Virginia Boy Scout earns every merit badge

Published 12:45 pm Monday, December 1, 2014

The Boy Scout’s motto is “Be prepared.” Josh McCoy is prepared for just about anything.

On November 10, the Alexandria, Virginia 14-year-old earned his 135th Boy Scout merit badge. That represents every single merit badge that is available, from American Business to Woodwork. Josh’s patch-covered sash — actually two sashes stitched together — is so long he could use it as a tourniquet, which is presumably something he learned about while getting his First Aid merit badge.

What Josh does not have is a sewing merit badge. That’s because there isn’t one. He asked his mother, Darlene, to sew the round fabric patches to his sash.

“I would say sewing would be a good merit badge [to add],” Josh told me. “Whenever you go look on blogs on what merit badges the Scouts should introduce, sewing is always in one of the comments.”

Speaking of blogs, there is not a Blogging merit badge — yet — but there are ones for Nuclear Science and Space Exploration. Scouts needn’t split the atom or achieve orbit to earn them, however.

Josh has been a Boy Scout for 3½ years. He is a member of Troop 1145 in Springfield, Virginia, under the direction of Scoutmaster Dwayn Hanford.

Josh decided to earn every merit badge after learning that his father, Timothy, had earned 83 when he was a boy.

“I’m a competitive person,” Josh said. “My dad had gotten 83. I wanted to get more than him.”

Josh tied his father with the Athletics merit badge. He beat him with Law. And then he kept on going till he had them all: Archery, Architecture, Dentistry, Disabilities Awareness, Dog Care, Fingerprinting, Leatherwork, Public Speaking, Soil and Water Conservation, Wilderness Survival . . .

Josh earned many of the merit badges during merit badge jamborees, where speakers and materials are brought in to help Scouts tackle the requirements in a three-hour burst. That’s how Josh earned his first badge, Salesmanship. A silverware salesman explained his job.

“You just talk and do some projects and stuff,” Josh said. In the afternoon, Josh earned his Bird Study badge.
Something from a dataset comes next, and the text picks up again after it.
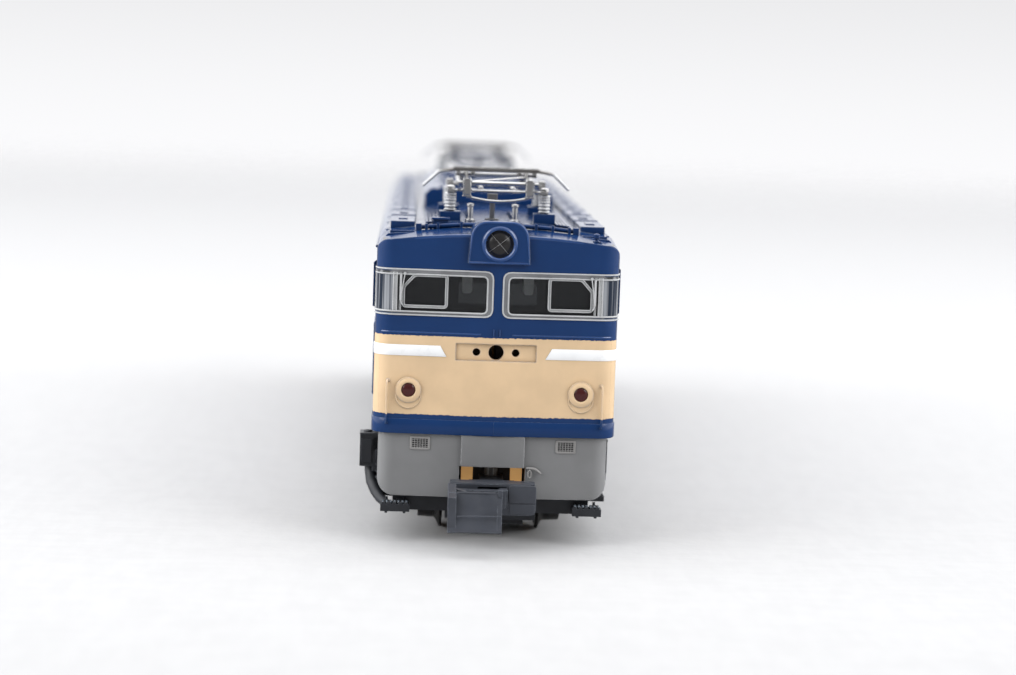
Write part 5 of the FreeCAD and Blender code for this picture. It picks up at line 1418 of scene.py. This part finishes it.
def sandbox_pipe():
    """Bent pipe from the wide sandbox down towards the foot step."""
    path = [(-9.45, -11.1, 4.5), (-9.45, -11.2, 3.9), (-9.3, -11.7, 3.1), (-8.95, -12.5, 2.45),
            (-8.55, -13.4, 2.05), (-8.1, -14.2, 1.8), (-7.7, -14.8, 1.6)]
    form = Form().tube(path, [0.46, 0.46, 0.46, 0.44, 0.40, 0.34, 0.26], sides=12)
    collar = [(TIP, 0.0), (0.42, 0.0), (0.42, 0.16), (0.3, 0.2), (TIP, 0.2)]
    return form.lathe(collar, (-9.45, -11.1, 4.14), UP, 16)


def sandbox_lids():
    """Lid and filler knob of each sandbox, a strap over its front, and the wide one's filler neck."""
    form = Form()
    knob = [(TIP, 0.0), (0.36, 0.0), (0.36, 0.1), (0.28, 0.16), (TIP, 0.18)]
    for side, end in CORNERS:
        reach = WIDE_SANDBOX if (side, end) == (-1, -1) else NARROW_SANDBOX
        lid = sorted((side * 7.65, side * (reach + 0.03)))
        form.block(*lid, *sorted(end * y for y in SANDBOX_Y), SANDBOX_TOP, SANDBOX_TOP + 0.16)
        form.lathe(knob, (side * (reach - 0.6), end * sum(SANDBOX_Y) / 2, SANDBOX_TOP + 0.14), UP, 16)
        strap = sorted((side * (reach - 0.95), side * (reach - 0.1)))
        form.block(*strap, *sorted((end * 11.85, end * 12.0)), SANDBOX_TOP - 2.2, SANDBOX_TOP - 0.3)
    return form.block(-9.3, -7.8, -11.9, -10.3, SANDBOX_TOP - 2.9, SANDBOX_TOP - 0.1)


def step_brackets():
    """Angled straps that carry the foot steps ahead of the outer beam."""
    form = Form()
    strap = [(-14.9, 2.5), (-14.9, 1.9), (-16.0, 1.55), (-17.0, 1.55), (-17.0, 1.7), (-16.2, 1.72)]
    for x in (6.55, 7.95):
        form.prism([(x, y, z) for y, z in strap], (0.22, 0, 0))
    return form.block(6.6, 8.1, -15.3, -14.85, 1.9, 2.1).both_sides()


def step_treads():
    """Two rows of raised studs on each foot step, coloured light as a painted highlight."""
    form = Form()
    stud = [(TIP, 0.0), (0.11, 0.0), (0.08, 0.1), (TIP, 0.12)]
    for y in (-16.72, -16.27):
        for x in evenly(6.5, 8.3, 6):
            form.lathe(stud, (x, y, 2.33), UP, 10)
    return form.both_sides()


def brake_rigging():
    """A brake block beside each wheel's tread, front and back, on its hanger."""
    form = Form()
    inner, outer = 4.0, 4.5
    angles = [math.radians(a) for a in (-24, -8, 8, 24)]
    section = [(inner * math.cos(a), inner * math.sin(a)) for a in angles]
    section += [(outer * math.cos(a), outer * math.sin(a)) for a in reversed(angles)]
    for end, way in CORNERS:
        shoe = [(4.75, end * AXLE_Y + way * along, AXLE_Z + rise) for along, rise in section]
        form.prism(shoe, (0.8, 0, 0))
        y = end * AXLE_Y + way * 4.62
        form.tube([(5.1, y, AXLE_Z - 1.2), (5.15, y, AXLE_Z + 0.5), (5.2, y, AXLE_Z + 2.0)], 0.13, sides=8)
    return form.both_sides()


def build_bogies():
    shared = {"axle_box_covers": axle_box_covers(), "springs": bogie_springs(), "rivets": frame_rivets()}
    for part, form in shared.items():
        at_both_ends(f"bogie_{part}", form.moved(y=-BOGIE_CENTRE), BOGIE_PLASTIC, "{}_bogie")
        piece(f"middle_bogie_{part}", form, BOGIE_PLASTIC, "middle_bogie")
    driven = {
        "sandbox_pipe": (sandbox_pipe(), BOGIE_PLASTIC, 0.0),
        "sandbox_lids": (sandbox_lids(), BOGIE_PLASTIC, 0.04),
        "step_brackets": (step_brackets(), BOGIE_PLASTIC, 0.04),
        "brake_rigging": (brake_rigging(), BOGIE_PLASTIC, 0.04),
        "step_treads": (step_treads(), HIGHLIT_TREAD_PLASTIC, 0.0),
    }
    for part, (form, material, bevel) in driven.items():
        at_both_ends(f"bogie_{part}", form.moved(y=-BOGIE_CENTRE), material, "{}_bogie", bevel=bevel)
    piece("middle_bogie_brake_rigging", brake_rigging(), BOGIE_PLASTIC, "middle_bogie", bevel=0.04)


# ---------------------------------------------------------------- floor, light and camera
FLOOR_Z = -0.70                    # the wheel flanges stand on it
FLOOR_FIRST_RING = 20.0
FLOOR_GROWTH = 1.28
FLOOR_RINGS = 18
CAMERA_PLACE = Vector((-6.29, -232.98, 35.0)) * MM
CAMERA_YAW, CAMERA_PITCH, CAMERA_ROLL = (math.radians(a) for a in (2.25, -6.15, 1.99))
CAMERA_LENS = 85.04
FOCUS_STOP = 30.0
VIEW_DISTANCE = 0.26               # metres; beyond this the camera stops down, so that nothing is blurred


def floor_sheet():
    """Woven pale sheet with painted shade: a little darker ahead of the model and in mirrors, clear towards
    the horizon.
    """
    s = Shader("floor_sheet")
    weave = s.math("ADD", s.stretched_noise((0.9, 0.25, 0.5)), s.stretched_noise((0.25, 0.9, 0.5)))
    woven = s.mix(s.span(weave, 0.7, 1.3), (0.505, 0.507, 0.512), (0.53, 0.532, 0.536))
    shaded = s.mix(s.span(weave, 0.7, 1.3), (0.405, 0.407, 0.411), (0.425, 0.427, 0.43))
    # Painted shade: darker ahead of the model.
    seen = s.mix(s.span(s.axes()[1], -150.0, -20.0), shaded, woven)
    # Painted shade in reflections: darker where glossy surfaces mirror the floor.
    mirrored = s.node("LightPath").outputs["Is Glossy Ray"]
    s.set(Base_Color=s.mix(s.math("MULTIPLY", mirrored, 0.75), seen, (0.05, 0.05, 0.055)), Roughness=0.9)
    s.set(Normal=s.bump(s.noise(1.3), 0.03))
    distance = s.node("VectorMath", {0: s.place}, operation="LENGTH").outputs["Value"]
    fade = s.span(distance, 350.0, 900.0)
    clear = s.node("BsdfTransparent").outputs[0]
    mixed = s.node("MixShader", {0: fade, 1: s.surface.outputs[0], 2: clear})
    s.links.new(mixed.outputs[0], s.nodes["Material Output"].inputs["Surface"])
    return s.material


def build_floor():
    """A round sheet of rings that widen outwards."""
    steps = 64
    rows = []
    for ring in range(FLOOR_RINGS):
        radius = FLOOR_FIRST_RING * FLOOR_GROWTH ** ring
        rows.append([(radius * c, radius * s, FLOOR_Z) for c, s in circle(steps)])
    form = Form().skin(rows, caps=False)
    form.add(rows[0], [tuple(range(steps))])
    mesh = bpy.data.meshes.new("floor")
    mesh.from_pydata([p * MM for p in form.points], [], form.faces)
    mesh.materials.append(floor_sheet())
    obj = bpy.data.objects.new("floor", mesh)
    bpy.context.scene.collection.objects.link(obj)


def build_world():
    """A white studio that is darker on the camera's side, and plain pale where the camera sees it."""
    world = bpy.data.worlds.new("studio")
    bpy.context.scene.world = world
    world.use_nodes = True
    nodes, links = world.node_tree.nodes, world.node_tree.links
    background = nodes["Background"]
    place = nodes.new("ShaderNodeTexCoord").outputs["Generated"]
    axes = nodes.new("ShaderNodeSeparateXYZ")
    links.new(place, axes.inputs[0])

    def span(value, low, high, to_low, to_high):
        made = nodes.new("ShaderNodeMapRange")
        made.interpolation_type = "SMOOTHSTEP"
        for name, number in (("From Min", low), ("From Max", high), ("To Min", to_low), ("To Max", to_high)):
            made.inputs[name].default_value = number
        links.new(value, made.inputs["Value"])
        return made.outputs[0]

    ahead = span(axes.outputs[1], -0.9, 0.0, 0.18, 1.9)
    behind = span(axes.outputs[1], 0.15, 0.9, 1.0, 0.62)
    product = nodes.new("ShaderNodeMath")
    product.operation = "MULTIPLY"
    links.new(ahead, product.inputs[0])
    links.new(behind, product.inputs[1])
    lit = product.outputs[0]
    seen = span(axes.outputs[2], -0.04, 0.08, 0.985, 0.80)
    camera_ray = nodes.new("ShaderNodeLightPath").outputs["Is Camera Ray"]
    choose = nodes.new("ShaderNodeMix")
    choose.data_type = "FLOAT"
    links.new(camera_ray, choose.inputs[0])
    links.new(lit, choose.inputs[2])
    links.new(seen, choose.inputs[3])
    links.new(choose.outputs[0], background.inputs["Strength"])
    background.inputs["Color"].default_value = (0.985, 0.985, 1.0, 1.0)


def add_softbox(name, place, target, width, height, power, mirrored=True):
    """A rectangular lamp aimed at a target, all in metres; only a mirrored one shows in glossy paint."""
    lamp = bpy.data.lights.new(name, "AREA")
    lamp.shape = "RECTANGLE"
    lamp.size, lamp.size_y = width, height
    lamp.energy = power
    obj = bpy.data.objects.new(name, lamp)
    obj.location = place
    obj.rotation_euler = (Vector(target) - Vector(place)).to_track_quat("-Z", "Y").to_euler()
    obj.visible_camera = False
    obj.visible_glossy = mirrored
    bpy.context.scene.collection.objects.link(obj)


def build_lights():
    middle = (0.0, 0.0, 0.01)
    add_softbox("overhead_softbox", (0.05, 0.10, 0.55), middle, 0.6, 0.6, 0.5)
    add_softbox("left_softbox", (-0.45, -0.32, 0.30), (0, -0.05, 0.01), 0.35, 0.35, 1.3)
    add_softbox("right_softbox", (0.45, -0.35, 0.33), (0, -0.05, 0.01), 0.35, 0.35, 1.35)
    add_softbox("left_side_softbox", (-0.45, 0.02, 0.12), (0, -0.03, 0.01), 0.3, 0.3, 1.3, mirrored=False)
    add_softbox("right_side_softbox", (0.45, 0.02, 0.12), (0, -0.03, 0.01), 0.3, 0.3, 1.0, mirrored=False)


def build_camera():
    yaw, pitch, roll = CAMERA_YAW, CAMERA_PITCH, CAMERA_ROLL
    ahead = Vector((math.sin(yaw) * math.cos(pitch), math.cos(yaw) * math.cos(pitch), math.sin(pitch)))
    right = Vector((math.cos(yaw), -math.sin(yaw), 0.0))
    up = right.cross(ahead)
    tilted_right = right * math.cos(roll) + up * math.sin(roll)
    tilted_up = up * math.cos(roll) - right * math.sin(roll)
    data = bpy.data.cameras.new("camera")
    data.lens = CAMERA_LENS
    data.clip_start, data.clip_end = 0.01, 10.0
    camera = bpy.data.objects.new("camera", data)
    turn = Matrix((tilted_right, tilted_up, -ahead)).transposed()
    camera.matrix_world = Matrix.Translation(CAMERA_PLACE) @ turn.to_4x4()
    bpy.context.scene.collection.objects.link(camera)
    bpy.context.scene.camera = camera
    focus = bpy.data.objects.new("focus_point", None)
    focus.location = Vector((0, -HALF_LENGTH, 14.0)) * MM
    bpy.context.scene.collection.objects.link(focus)
    data.dof.use_dof = True
    data.dof.focus_object = focus
    set_stop_by_distance(data, camera, focus)


def set_stop_by_distance(data, camera, focus):
    """Close up, the far end blurs as in a close-up lens; from further away everything is sharp."""
    driver = data.dof.driver_add("aperture_fstop").driver
    distance = driver.variables.new()
    distance.name = "distance"
    distance.type = "LOC_DIFF"
    distance.targets[0].id = camera
    distance.targets[1].id = focus
    driver.type = "SCRIPTED"
    driver.expression = f"{FOCUS_STOP} + 4000 * max(0, distance - {VIEW_DISTANCE})"


dress_cad_nodes()
build_cab_fronts()
build_skirts()
build_couplers()
build_body_sides()
build_roof()
build_pantographs()
build_bogies()
build_floor()
build_world()
build_lights()
build_camera()
bpy.context.scene.view_settings.view_transform = "Standard"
“When I was starting I was getting about five [merit badges] a month,” Josh said. “Then it started to slow down. When there’s less to earn, you can’t earn as much.”

Josh’s favorite merit badge was Geocaching, which is using a GPS device to find specific locations and the tiny treasures stashed there. The most useful was Pioneering, “which is tying knots and stuff.” (Every year Josh’s troop goes on a campout where they build a rope bridge.)

Is there, I asked, a merit badge for helping a little old lady cross the street?

“No,” said Josh.

The final merit badge that Josh earned was also the hardest: Bugling. To get it, a Scout must master 15 songs, from reveille to taps. “I practiced an hour a day for two years,” Josh said. Whatever fondness he might have had for the bugle evaporated over time. He hasn’t touched the instrument since nabbing the badge.

Josh is also an Eagle Scout. He said attaining that accolade was far easier than getting 135 merit badges. His younger brother, Zach, is a Boy Scout, too.

Scouting has evolved over the years (though to many of us, too slowly and not enough). To peruse the list of discontinued merit badges on Wikipedia is to watch America changing. The Cement Work merit badge was retired in 1952, Masonry in 1995. Corn Farming, Cotton Farming, Forage Crops, Fruit and Nut Growing, and Small Grains were separate badges until they merged into the single Plant Science in 1975. Bee Keeping was a merit badge from 1911 to 1995, when it was phased out.

You used to able to get merit badges in Rabbit Raising and Taxidermy, a pair that seem to go together nicely. Not any more.

Stamp Collecting and Journalism are still merit badges. Which, I wonder, will disappear first?